Regenerator and Reboiler Operations
Rich amine leaves the contactor bottom, flashes in a low-pressure separator to release co-absorbed hydrocarbons, then passes through the lean-rich exchanger heating to 90 to 100 degrees C (194 to 212 degrees F) before entering the regenerator. The regenerator runs at 100 to 200 kPa (15 to 30 psi) overhead pressure and is reboiled by saturated steam or hot oil, with reboiler skin temperatures held below 175 degrees C (347 degrees F) to limit thermal degradation. Acid gas, water vapour, and trace amine exit overhead, condense in the reflux drum, and the cooled acid gas at 35 to 45 degrees C (95 to 113 degrees F) is routed to disposal while reflux water returns to the column to maintain water balance.
Fast Facts
The Caroline gas plant west of Sundre, Alberta, operated by Shell from 1993 and now part of the Pieridae Energy portfolio, treats one of the highest-H2S streams in North America with inlet sulfur concentrations approaching 35 percent by volume. The amine and Claus trains there recover more than 2,500 tonnes per day of elemental sulfur at peak rates, producing roughly 0.9 million tonnes annually that historically loaded out by unit train to the Vancouver port for sale into Asian agricultural and tire markets. The plant is one of the largest single-point sulfur recoveries in Canadian history.
Related Terms
A DEA unit sits inside a wider sour-gas processing chain. The sour gas entering the contactor defines amine selection and circulation. Downstream, the sulfur recovery unit converts stripped acid gas into elemental sulfur through the Claus reaction. Where sulfur economics fail, acid gas injection disposes of the regenerator overhead into a depleted reservoir under AER Directive 065. Sweet gas leaving the unit then enters a glycol dehydration tower to meet pipeline water-content specifications before sales.

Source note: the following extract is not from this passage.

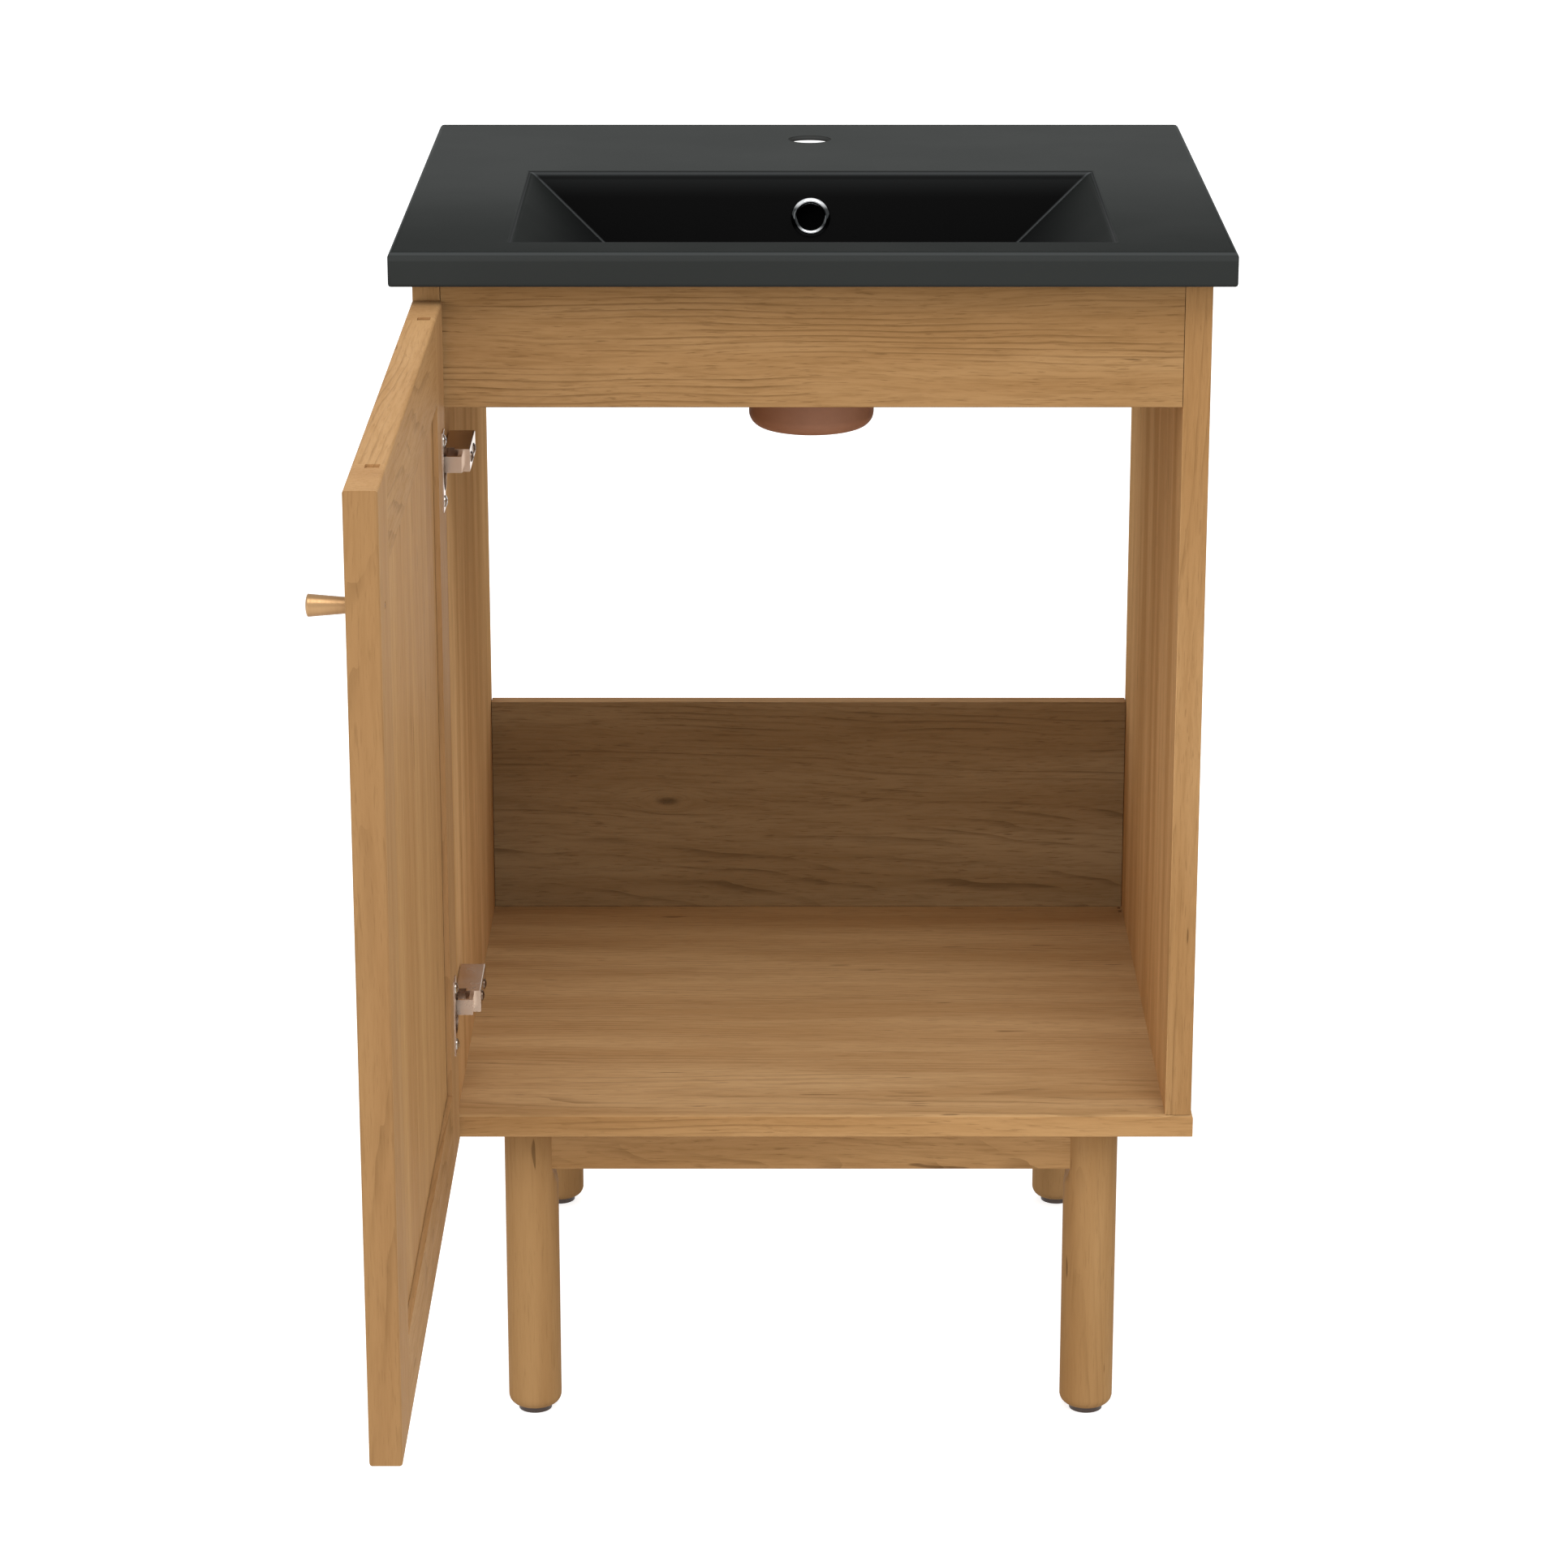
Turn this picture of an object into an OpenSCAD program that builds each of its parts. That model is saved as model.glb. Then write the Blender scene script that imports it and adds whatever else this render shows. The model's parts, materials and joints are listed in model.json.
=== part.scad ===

WCSB Field Scenario: Foothills Sour Gas Sweetening
An operator running a 3 MMm3/d (106 MMscfd) sour gas plant in the Caroline area treats inlet gas at 4.2 percent H2S and 2.8 percent CO2 through a 35 weight percent DEA system. The contactor measures 2.4 m (8 ft) diameter by 24 valve trays at 6,200 kPa (900 psi), with amine circulation set at 4.5 m3/min (1,190 USgpm). Rich loading averages 0.42 mol/mol entering the regenerator, where a 9 MW hot-oil reboiler strips acid gas overhead to a four-stage Claus train recovering 165 tonnes of sulfur per day. Total installed cost for the sweetening, sulfur, and tail gas trains was approximately CAD 240 million in 2019 dollars, with annual sustaining capital near CAD 4 million.
After 18 months of operation, heat-stable salts climbed to 4.5 percent of total amine, triggering throughput derate and reboiler tube fouling. A side-stream reclaimer commissioned at CAD 2.8 million reduced HSS to 1.2 percent within 90 days, restored 100 percent of nameplate capacity, and extended the next full amine inventory replacement from the projected three years to a planned eight-year cycle.